SET PROBLEM — Work through the listing below and count the lines that hold "rigid". Answer with the number alone.

* start RECORDS TO USE *

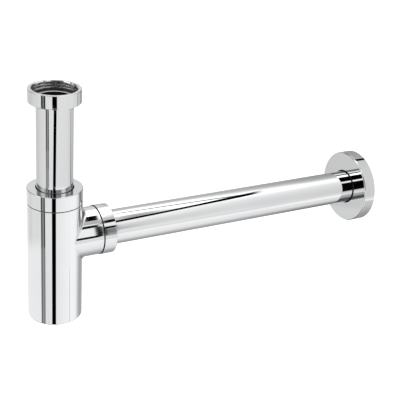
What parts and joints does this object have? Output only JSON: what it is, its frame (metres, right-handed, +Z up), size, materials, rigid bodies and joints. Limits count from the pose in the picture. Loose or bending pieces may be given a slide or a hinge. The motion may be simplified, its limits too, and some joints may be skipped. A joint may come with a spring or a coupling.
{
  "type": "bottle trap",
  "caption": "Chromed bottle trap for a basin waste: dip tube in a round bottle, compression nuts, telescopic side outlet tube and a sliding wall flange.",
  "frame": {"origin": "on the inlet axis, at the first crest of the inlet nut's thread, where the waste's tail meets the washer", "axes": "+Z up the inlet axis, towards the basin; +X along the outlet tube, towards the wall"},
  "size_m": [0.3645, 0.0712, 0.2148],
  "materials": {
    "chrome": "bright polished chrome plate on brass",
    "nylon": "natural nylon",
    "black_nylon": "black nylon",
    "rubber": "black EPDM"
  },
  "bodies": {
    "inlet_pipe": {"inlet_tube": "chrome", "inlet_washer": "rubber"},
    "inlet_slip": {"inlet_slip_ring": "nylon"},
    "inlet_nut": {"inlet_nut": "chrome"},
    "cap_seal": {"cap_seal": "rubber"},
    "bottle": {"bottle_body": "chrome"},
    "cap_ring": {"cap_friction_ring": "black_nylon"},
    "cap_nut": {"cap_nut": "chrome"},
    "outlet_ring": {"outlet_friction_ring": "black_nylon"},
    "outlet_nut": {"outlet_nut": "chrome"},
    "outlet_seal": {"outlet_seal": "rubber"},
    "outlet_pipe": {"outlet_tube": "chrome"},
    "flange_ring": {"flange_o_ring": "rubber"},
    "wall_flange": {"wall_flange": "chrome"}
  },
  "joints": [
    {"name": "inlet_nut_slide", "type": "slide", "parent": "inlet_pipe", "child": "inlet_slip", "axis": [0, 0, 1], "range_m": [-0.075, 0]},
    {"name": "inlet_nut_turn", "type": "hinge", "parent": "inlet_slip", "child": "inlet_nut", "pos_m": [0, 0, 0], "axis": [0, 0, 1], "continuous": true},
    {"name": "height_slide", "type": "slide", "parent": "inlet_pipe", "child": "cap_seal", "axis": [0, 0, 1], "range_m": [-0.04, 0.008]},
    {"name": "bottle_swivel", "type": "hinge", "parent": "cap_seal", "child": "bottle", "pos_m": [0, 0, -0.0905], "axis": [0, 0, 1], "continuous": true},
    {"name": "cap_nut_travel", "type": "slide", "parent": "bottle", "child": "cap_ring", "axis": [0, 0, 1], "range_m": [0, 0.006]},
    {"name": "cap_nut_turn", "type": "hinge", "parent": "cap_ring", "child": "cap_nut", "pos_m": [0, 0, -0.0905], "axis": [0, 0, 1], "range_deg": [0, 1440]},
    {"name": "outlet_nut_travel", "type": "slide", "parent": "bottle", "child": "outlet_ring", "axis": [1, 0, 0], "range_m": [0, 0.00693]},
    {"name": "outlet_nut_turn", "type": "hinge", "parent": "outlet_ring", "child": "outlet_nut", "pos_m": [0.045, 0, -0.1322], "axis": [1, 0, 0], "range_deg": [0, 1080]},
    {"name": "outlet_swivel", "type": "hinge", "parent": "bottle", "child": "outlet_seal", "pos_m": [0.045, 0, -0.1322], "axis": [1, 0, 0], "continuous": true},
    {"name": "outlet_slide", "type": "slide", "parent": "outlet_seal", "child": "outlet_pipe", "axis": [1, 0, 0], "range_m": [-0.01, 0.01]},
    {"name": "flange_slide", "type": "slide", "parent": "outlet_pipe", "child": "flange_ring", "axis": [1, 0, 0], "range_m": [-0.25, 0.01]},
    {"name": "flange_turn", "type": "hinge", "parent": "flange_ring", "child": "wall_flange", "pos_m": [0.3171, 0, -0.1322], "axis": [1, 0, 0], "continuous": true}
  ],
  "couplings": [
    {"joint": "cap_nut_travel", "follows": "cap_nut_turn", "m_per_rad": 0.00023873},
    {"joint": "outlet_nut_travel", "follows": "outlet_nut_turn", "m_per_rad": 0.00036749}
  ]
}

* end RECORDS TO USE *
* start RECORDS TO USE *

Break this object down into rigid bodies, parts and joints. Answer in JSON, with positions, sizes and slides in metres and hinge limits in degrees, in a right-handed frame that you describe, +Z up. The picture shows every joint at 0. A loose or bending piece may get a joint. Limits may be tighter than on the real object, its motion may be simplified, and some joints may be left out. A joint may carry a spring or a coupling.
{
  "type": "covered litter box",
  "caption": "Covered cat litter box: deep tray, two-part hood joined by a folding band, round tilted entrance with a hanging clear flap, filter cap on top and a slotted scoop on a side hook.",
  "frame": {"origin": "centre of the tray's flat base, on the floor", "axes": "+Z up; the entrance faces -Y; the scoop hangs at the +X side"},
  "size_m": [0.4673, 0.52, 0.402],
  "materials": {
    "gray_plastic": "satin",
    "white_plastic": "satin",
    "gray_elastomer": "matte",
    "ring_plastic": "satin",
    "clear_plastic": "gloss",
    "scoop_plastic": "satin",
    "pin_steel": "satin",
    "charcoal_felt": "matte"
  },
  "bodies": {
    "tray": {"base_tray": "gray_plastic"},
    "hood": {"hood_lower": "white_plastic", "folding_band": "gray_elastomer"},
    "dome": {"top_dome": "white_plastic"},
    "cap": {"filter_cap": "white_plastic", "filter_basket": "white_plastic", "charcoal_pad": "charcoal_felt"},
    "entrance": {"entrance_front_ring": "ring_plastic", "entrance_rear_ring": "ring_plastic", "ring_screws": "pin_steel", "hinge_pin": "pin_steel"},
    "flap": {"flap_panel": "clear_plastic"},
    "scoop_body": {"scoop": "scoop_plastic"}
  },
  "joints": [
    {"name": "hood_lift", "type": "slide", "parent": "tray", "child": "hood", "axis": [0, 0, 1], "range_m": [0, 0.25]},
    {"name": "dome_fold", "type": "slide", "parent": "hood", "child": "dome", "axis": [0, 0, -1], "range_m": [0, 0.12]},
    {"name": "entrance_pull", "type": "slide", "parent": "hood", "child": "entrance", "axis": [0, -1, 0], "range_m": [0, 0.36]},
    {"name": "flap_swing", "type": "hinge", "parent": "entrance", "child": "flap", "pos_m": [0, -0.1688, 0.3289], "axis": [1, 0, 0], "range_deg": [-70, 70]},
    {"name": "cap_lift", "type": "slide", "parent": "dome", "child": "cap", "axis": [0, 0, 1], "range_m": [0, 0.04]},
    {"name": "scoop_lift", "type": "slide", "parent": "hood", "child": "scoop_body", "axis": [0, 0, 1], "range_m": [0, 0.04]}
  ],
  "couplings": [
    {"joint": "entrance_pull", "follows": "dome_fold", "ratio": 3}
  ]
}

* end RECORDS TO USE *
* start RECORDS TO USE *

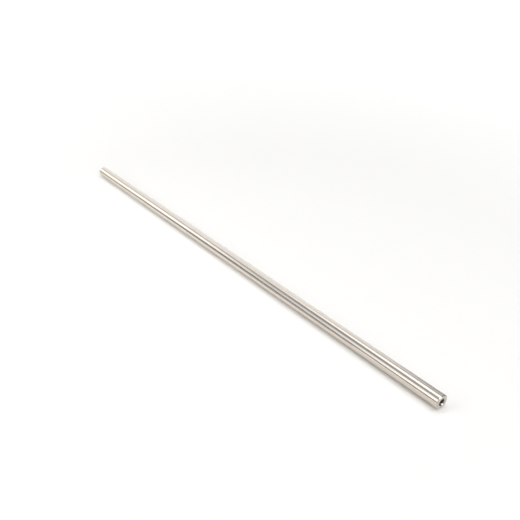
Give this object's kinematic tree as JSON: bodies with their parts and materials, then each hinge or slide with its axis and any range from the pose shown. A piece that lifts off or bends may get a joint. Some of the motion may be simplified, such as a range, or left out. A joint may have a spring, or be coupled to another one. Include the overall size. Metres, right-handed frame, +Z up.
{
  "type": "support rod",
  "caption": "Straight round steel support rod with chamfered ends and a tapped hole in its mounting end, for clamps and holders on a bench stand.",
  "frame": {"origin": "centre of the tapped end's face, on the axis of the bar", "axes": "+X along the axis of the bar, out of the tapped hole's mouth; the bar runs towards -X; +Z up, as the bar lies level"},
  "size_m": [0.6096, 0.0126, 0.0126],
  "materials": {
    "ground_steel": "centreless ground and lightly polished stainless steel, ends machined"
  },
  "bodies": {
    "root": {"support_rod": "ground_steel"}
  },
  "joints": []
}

* end RECORDS TO USE *

SOLUTION TO THIS TASK — 2